Josh Gottheimer, a Democrat who is running for governor of New Jersey, said the party must reset its message to focus more intensely on affordability – lowering costs of housing, groceries and child care.

“Within the party, we need to make sure we have a very clear direction to go,” he said. “We need to have our own ideas. We’ll never win again if we are just playing defence.”

Many Democrats believe any evolution will come not from leaders in Washington but from what many see as a strong bench of governors, attorneys-general and state legislators. Martin acknowledged that the party’s 2028 presidential primary race – probably two years away from fully beginning – would go a long way toward determining an affirmative Democratic message. Martin sees his job largely as reshaping the party’s infrastructure – including Democratic ad spending, data collection and state party resources – for a future in which the Sun Belt becomes more politically dominant than the Rust Belt.

In private discussions, former president Barack Obama has compared this moment to early 2005, after Democrats had lost the White House and control of Congress, according to a person briefed on the conversations. Two years later, Democrats gained control of Congress. And two years after that, Obama became the country’s first African-American president and re-energised the party.

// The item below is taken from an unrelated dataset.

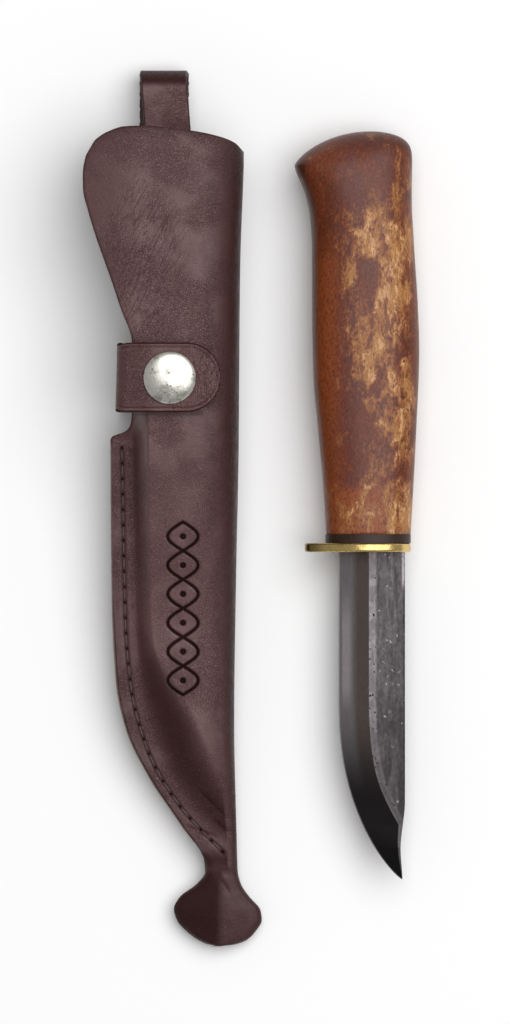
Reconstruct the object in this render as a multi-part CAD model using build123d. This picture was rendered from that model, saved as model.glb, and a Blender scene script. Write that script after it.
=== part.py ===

“We’re going to have midterm elections quicker than you may know,” former Washington governor Jay Inslee said. “And the last time we picked up all kinds of seats, and I’m looking forward to that again.”

Yet there is little question that for now, at least, Democrats are at a low point.

A Quinnipiac University poll conducted the week after Trump took office found that 57 per cent of voters viewed the Democratic Party unfavourably – the highest level since 2008.